Pages

Friday, 8 February 2019

Mini reviews #26

The Case of the Gilded Fly (1944) by Edmund Crispin. Crispin’s debut is a good place to start. A marvellous meta locked room mystery  featuring the eccentric academic sleuth Gervase Fen and revolving around the death of a promiscuous actress in an Oxford college.

The Mousetrap (1952) by Agatha Christie. There’s a reason Christie’s play is the longest-running in West End (and theatre) history: it’s bloody brilliant. I’m pretty much unique in thinking it is Christie’s best play, but I just think it’s perfect. And it features at least two LGBT characters, which is always a plus. A perfect balance of suspense, humour, familiarity, and fresh, contemporary horror, this story of a snowed-in post-war guest house visited by a murderer out for revenge remains relevant in most contexts. I must have seen at least a dozen productions (the West End cast changes each November) and it never gets old. The current incarnation is the best yet, so go and see it if you’re in London. If not, catch the UK tour or one of the regular amateur productions done in other countries. You won’t regret it.

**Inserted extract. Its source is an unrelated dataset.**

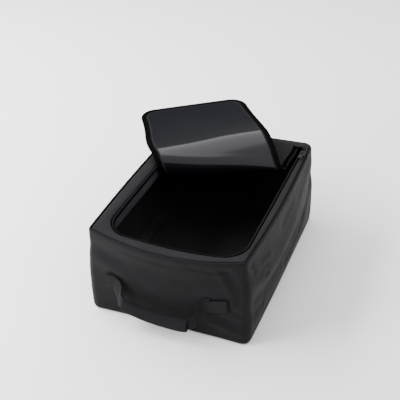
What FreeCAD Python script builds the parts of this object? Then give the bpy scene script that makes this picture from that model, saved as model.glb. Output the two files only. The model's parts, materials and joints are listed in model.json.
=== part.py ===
import FreeCAD, Part
import math
import os

import Sketcher

# Soft shoe bag with a zipped lid flap.  Millimetres, +X right, +Y to the back, +Z up,
# origin on the floor under the middle of the base.  The lid is shown unzipped and
# turned back on itself: it droops a little from its rear seam, rolls over an oblique
# fold and lies back over the rear of the bag.

SIZES = {
    # bag box: plan size at the corners, and how far the walls belly out between them
    "bag_width": 240,
    "bag_length": 360,
    "bag_height": 150,
    "side_bulge": 7,
    "end_bulge": 6,
    "corner_radius": 16,
    # layers, from the outside in
    "base_fabric": 1.5,
    "board_thickness": 2.5,
    "wall_thickness": 2.0,
    "lining_thickness": 0.8,
    "top_fabric": 1.4,
    "padding_thickness": 0.8,
    "seam_tape_width": 7,
    # zip line round the opening, and the lid, which is drawn lid_gap inside it all round
    "opening_shift": 6.2,
    "zip_half_width": 104.2,
    "zip_corner_radius": 36,
    "opening_length": 336.2,
    "lid_gap": 8.8,
    "hinge_y": 163,
    "hinge_gap": 1.0,
    "coil_width": 3.0,
    "coil_height": 2.0,
    "coil_end_y": 150,
    "tape_under_border": 8,
    "border_reveal": 6,
    "lid_reveal": 9,
    "tape_under_lid": 14,
    "zip_stop_size": 3.4,
    "zip_stop_height": 2.6,
    # how the lid is turned back
    "droop_angle": 10.3,
    "roll_skew": 17.5,
    "roll_start": 96.5,
    "roll_pitch": 13.5,
    "fold_angle": 47,
    "strip_gap": 0.4,
    "fold_axis_rise": 0.7,
    # zip slider and puller
    "slider_width": 8,
    "slider_length": 13,
    "slider_plate": 2.0,
    "slider_y": 131,
    "crown_height": 3.6,
    "puller_width": 6,
    "puller_length": 19,
    "puller_thickness": 1.4,
    "puller_bar": 1.6,
    "puller_eye": 6.4,
    "puller_rise": 0.5,
    "crown_length": 9,
    "crown_bar": 1.1,
    "running_gap": 0.4,
    # carrying handle on the front wall
    "handle_top": 74,
    "handle_offset": 1.5,
    "handle_droop": 22,
    "patch_outer_x": 92,
    "patch_width": 20,
    "patch_height": 22,
    "patch_thickness": 1.5,
    "strap_height": 21,
    "strap_thickness": 2.0,
    "strap_gap": 0.5,
    "grip_length": 98,
    "grip_shift": -10,
    "grip_height": 26,
    "grip_thickness": 8,
    "grip_depth": 29,
    "grip_wall": 0.9,
}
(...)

Lord John and the Private Matter (2003) by Diana Gabaldon. Outlander, the TV series based on Diana Gabaldon’s time travel romances, is one of my guilty pleasures (and pretty much confirms me as a middle-aged woman in a dashing young buck’s body). This historical spy novel takes one of the supporting character from the Outlander universe, the gay-or-possibly-bi Lord John Grey who is a spy. I’m not generally a fan of historical fiction but found this engaging, and the research not too overwhelming or besides the point. It’s a surprisingly fun novel, too. You probably need to care about the characters to enjoy it, though.

The Widow (2016) by Fiona Barton. A stunning debut psychological thriller. Barton seamlessly inhabits a range of different voices, with the most effective being that of the journalist, Kate Waters, determined to solve an old case.


The Child (2017) by Fiona Barton. A very good second novel. Barton’s writing style is as engaging as ever. However, there is a big twist which I saw coming from the midway point, and it became increasingly difficult to believe that none of the characters could see it coming or at least think of it. It was a disappointment to have this twist be the big reveal and the end of the book.

Friday, 1 February 2019

Mini reviews #25

Today’s mini-reviews, the twenty-fifth set brining the total number of this pithy summaries to 100, are all television productions!

Case Closed (YTV, 1996-present). Also known as Detective Conan and based on the manga series of the same name, this is a fun, long-running murder mystery anime with a ragged bunch of child detectives and plenty of allusions to Golden Age detective fiction. If you like anime or classic crime, if you’re a child or an adult, Case Closed is worth a watch.

How to Get Away with Murder (ABC, 2014-present). Overblown, preposterous, and compulsively watchable series about illogically sexy postgraduate law student and their intense relationships with barrister-cum-law professor Annalise Keating (played by Viola Davies, who singlehandedly elevates the programme from utter rubbish to must-see television).

You Get Me (Netflix, 2017). Frothy, silly teen psychological thriller from Netflix. You Get Me owes a great deal of its plot to Swimfan (2002) following a young couple whose relationship descends into bloodshed with the arrival of an obsessive Other Woman. Interestingly, I recently read an upcoming novel by a bestseller (not to be reviewed on this blog), which routinely rips off this rip-off TV film. Half the cast are Youtubers, which should tell you enough.

You (Netflix, 2018). Engrossing ten-part Netflix adaptation of the novel by Caroline Kepnes, charting a bookseller’s obsession with a young writer, as it descends through social media stalking into very dark places.


Agatha and the Truth of Murder (Channel 5, 2018). In my December post, I mentioned that I thought this drama was not terrible and some of my friends let me know that I was wrong. But I stand by what I said: while the budget is clearly not great, Tom Dalton’s script mishmashes real events in a bizarre way, and Ruth Bradley’s performance as Christie is underwhelming, I thought the whole thing was fine. Agatha Christie as detective — especially in those missing days in 1926 — has been done to death, and this Channel 5 drama doesn’t offer anything particularly new. But it’s relatively inoffensive, and the plot is structured along the lines of an Agatha Christie novel of the period. That is a first for one of these projects, and makes it worth watching. Bradley has indicated that she might reprise the role. With Andrew Wilson’s series along similar lines expecting a TV home soon, that would be interesting.